5 responses to “The value of a life in a care home

  1. Auntysocial

    This had baffled me since the story was first published. Were those on hand to help for the entertainment evening not the usual care and nursing staff from the main part of the home?

    • careintheuk

      Care is care, and the ‘usual’ staff have a duty they can’t opt out of – and that is to communicate with all staff about the particular needs of all residents. Whether they do that at handover, verbally, or written in the records, someone is responsible for communication. Activities Coordinators also have responsibility. Problems often come with the use of Agency staff who may not bother to find out about the needs of the residents, even though they should. Healthcare assistants aren’t regulated; nursing staff are.

      There was apparently no care plan and no risk assessment carried out by the care home, so their system is at fault. A vital assessment was missing – and if it’s missing, it can’t be communicated to the staff.

      A tragic and sad failing by the care home. A death that could have been avoided.
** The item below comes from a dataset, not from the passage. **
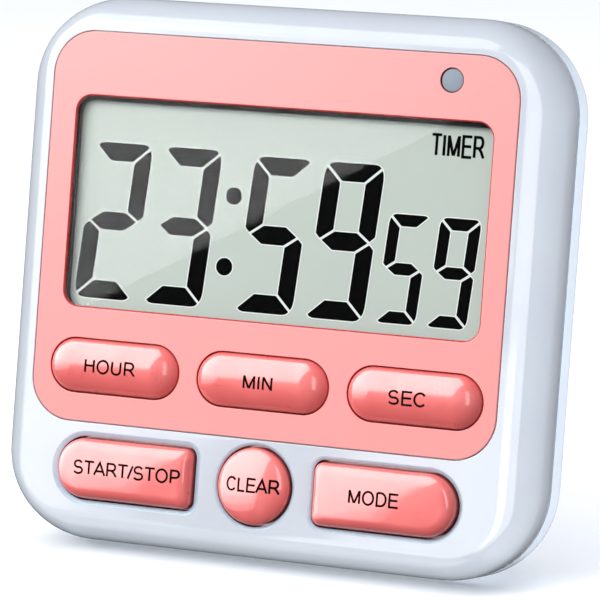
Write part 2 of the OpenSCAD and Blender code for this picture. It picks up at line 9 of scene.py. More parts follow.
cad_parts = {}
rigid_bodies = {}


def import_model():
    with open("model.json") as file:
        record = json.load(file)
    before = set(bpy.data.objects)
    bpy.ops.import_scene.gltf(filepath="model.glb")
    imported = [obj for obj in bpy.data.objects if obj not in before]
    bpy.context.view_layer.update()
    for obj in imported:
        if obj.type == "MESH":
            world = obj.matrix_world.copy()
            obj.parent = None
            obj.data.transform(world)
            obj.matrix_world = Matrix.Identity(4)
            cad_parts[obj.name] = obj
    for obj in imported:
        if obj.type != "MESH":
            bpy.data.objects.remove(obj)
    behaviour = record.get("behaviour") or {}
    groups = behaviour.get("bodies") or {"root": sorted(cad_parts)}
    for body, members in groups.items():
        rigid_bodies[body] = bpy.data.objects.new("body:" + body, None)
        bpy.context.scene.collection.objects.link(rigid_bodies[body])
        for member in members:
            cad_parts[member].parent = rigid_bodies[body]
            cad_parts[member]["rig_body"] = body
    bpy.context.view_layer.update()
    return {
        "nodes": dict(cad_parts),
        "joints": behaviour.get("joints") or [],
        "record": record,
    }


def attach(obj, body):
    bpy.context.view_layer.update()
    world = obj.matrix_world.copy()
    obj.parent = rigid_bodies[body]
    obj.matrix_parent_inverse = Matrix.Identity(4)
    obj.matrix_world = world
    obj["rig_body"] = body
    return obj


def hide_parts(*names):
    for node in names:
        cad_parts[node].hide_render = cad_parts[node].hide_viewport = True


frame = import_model()

# ---- The timer's own frame: x to the right, v up the face, z out of the face, in millimetres ----

MM = 0.001
joints = {joint["name"]: joint for joint in frame["joints"]}
OUT = -Vector(joints["clear_press"]["axis"])
RIGHT = Vector((1, 0, 0))
UP = OUT.cross(RIGHT)


def reach(node, direction):
    """How far a CAD node reaches along a direction, at both ends, in metres."""
    along = [vertex.co.dot(direction) for vertex in frame["nodes"][node].data.vertices]
    return min(along), max(along)


case_low, case_high = reach("front_case", UP)
face_level = reach("face_plate", OUT)[1]
TO_ROW = Matrix((RIGHT, UP, OUT)).transposed().to_4x4() @ Matrix.Scale(MM, 4)
TO_ROW.translation = UP * (case_low + case_high) / 2 + OUT * face_level


def flat_box(node):
    """A CAD node's lowest and highest corners in the timer's own frame, in millimetres."""
    inverse = TO_ROW.inverted()
    points = [inverse @ vertex.co for vertex in frame["nodes"][node].data.vertices]
    low = Vector([min(p[i] for p in points) for i in range(3)])
    high = Vector([max(p[i] for p in points) for i in range(3)])
    return low, high


def middle_and_size(node):
    low, high = flat_box(node)
    return (low + high) / 2, high - low


# ---- Materials ----


class Shader:
    """A Principled material with its own procedural detail."""

    def __init__(self, name, colour, roughness, **settings):
        self.material = bpy.data.materials.new(name)
        self.material.use_nodes = True
        self.tree = self.material.node_tree
        self.tree.nodes.clear()
        self.output = self.tree.nodes.new("ShaderNodeOutputMaterial")
        self.bsdf = self.tree.nodes.new("ShaderNodeBsdfPrincipled")
        self.link(self.bsdf.outputs["BSDF"], self.output.inputs["Surface"])
        self.bsdf.inputs["Base Color"].default_value = (*colour, 1)
        self.bsdf.inputs["Roughness"].default_value = roughness
        for key, value in settings.items():
            self.bsdf.inputs[key.replace("_", " ").title().replace("Ior", "IOR")].default_value = value
        self.colour = colour
        self.roughness = roughness
        self.place = self.tree.nodes.new("ShaderNodeTexCoord").outputs["Object"]

    def link(self, a, b):
        self.tree.links.new(a, b)

    def node(self, kind, **inputs):
        node = self.tree.nodes.new(kind)
        for key, value in inputs.items():
            socket = node.inputs[key.replace("_", " ")]
            if hasattr(value, "links"):
                self.link(value, socket)
            else:
                socket.default_value = value
        return node

    def noise(self, size_mm, stretch=(1, 1, 1), detail=3.0):
        scaled = self.node("ShaderNodeMapping", Vector=self.place, Scale=stretch)
        return self.node("ShaderNodeTexNoise", Vector=scaled.outputs["Vector"], Scale=1 / (size_mm * MM),
                         Detail=detail).outputs["Fac"]

    def spread(self, value, low, high, start=0.3, stop=0.7):
        return self.node("ShaderNodeMapRange", Value=value, **{"From_Min": start, "From_Max": stop,
                         "To_Min": low, "To_Max": high}).outputs["Result"]

    def blend(self, value, a, b):
        mix = self.tree.nodes.new("ShaderNodeMix")
        mix.data_type = "RGBA"
        self.link(value, mix.inputs["Factor"])
        for socket, colour in ((mix.inputs[6], a), (mix.inputs[7], b)):
            if hasattr(colour, "links"):
                self.link(colour, socket)
            else:
                socket.default_value = (*colour, 1)
        return mix.outputs[2]

    def vary_colour(self, size_mm, amount, tint=(1, 1, 1)):
        pale = [min(1, c * (1 + amount)) for c in self.colour]
        deep = [c * (1 - amount) * t for c, t in zip(self.colour, tint)]
        self.paint(self.blend(self.spread(self.noise(size_mm), 0, 1), deep, pale))

    def paint(self, colour):
        self.link(colour, self.bsdf.inputs["Base Color"])

    def vary_roughness(self, size_mm, amount, stretch=(1, 1, 1)):
        low, high = max(0.01, self.roughness - amount), self.roughness + amount
        self.link(self.spread(self.noise(size_mm, stretch), low, high), self.bsdf.inputs["Roughness"])

    def bump(self, height, strength, depth_mm):
        bump = self.node("ShaderNodeBump", Height=height, Strength=strength, Distance=depth_mm * MM)
        self.link(bump.outputs["Normal"], self.bsdf.inputs["Normal"])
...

      On 11 February 2014, the care provider Four Seasons Health Care was fined £4000 by the CQC for failing to have a registered manager at the same care home Euxton Park. As per CQC website here:http://www.cqc.org.uk/directory/1-135674397

  2. Auntysocial

    No I understand that poor records (or lack of) inevitably leads to poor care but what baffles me is the circumstances immediately beforehand that led to somebody handing a full plate of fish and chips to staff for Mrs Smith (and whom presumably had never prepared any of her food during the month she’d been living at the home) Whoever was unfortunate enough to have been given the food for her can’t possibly have provided Mrs Smith with care or assisted her with meals until then either.

    The report refers to the incident having happened in another part of the premises used for entertainment which is why I wondered if staff there are not part of the usual care team.

    It’s still appalling though I agree and I can’t understand how or why any home wouldn’t complete pre-admission assessments and have a care plan in place from the day someone steps foot through the door but the events of that day are particularly baffling.

    • careintheuk

      There’s a lot I can’t understand about how many care homes function (or rather don’t function). I’ve learned a heck of a lot over the last 10 years, during which I’ve really had to deal with systems that have left me bewildered . It’s not over yet either. My hell is still ongoing, and there’s nothing I can do to shift it into gear.

      It’s one learning curve I’d like all so-called decision-makers to meet and, more importantly, to understand. Too many blind eyes turned, for my liking. Call me old-fashioned if you will, but it’s all to do with standards, and as long as shoddy standards are allowed to creep in and then to exist, nothing’s going to change. Managers must manage.

  3. Anna cavalero

    Managers also turn a blind eye to what is going on, so they don’t have to deal with it. I am a registered nurse of 35 years, I have worked in every aspect/department of nursing. I thought I would take a job in a care home and wined down my nursing career as the hospitals were getting more and more stressful. Well I have never in all my career experienced such stress and frustration as I did working in this care home. Two staff finally after going to the home manager several times were sacked for gross misconduct. (I am a safe guarding trainer as well). But the final straw was over a major safeguarding incident that was happening which resulted in that person dying, I was ignored when I reported my concerns and those of the care staff and other nurses. I have never experienced such sadness and unjust in the whole of my career and when someone whistle blew to CQC they didn’t even bother to come in and investigate, they just told the manager to have a debrief meeting. So in my eyes CQC are complete waste of space. I hasten to add I left and now work as an agency nurse, I don’t I mince my words if I see that something is wrong whilst I am on duty and have raised concerns, but I have always told the managers that I was going to do this and why and quess what they have always asked me to go back and work for them when a shift was available. So to conclude don’t trust CQC go to the papers if on one takes notice.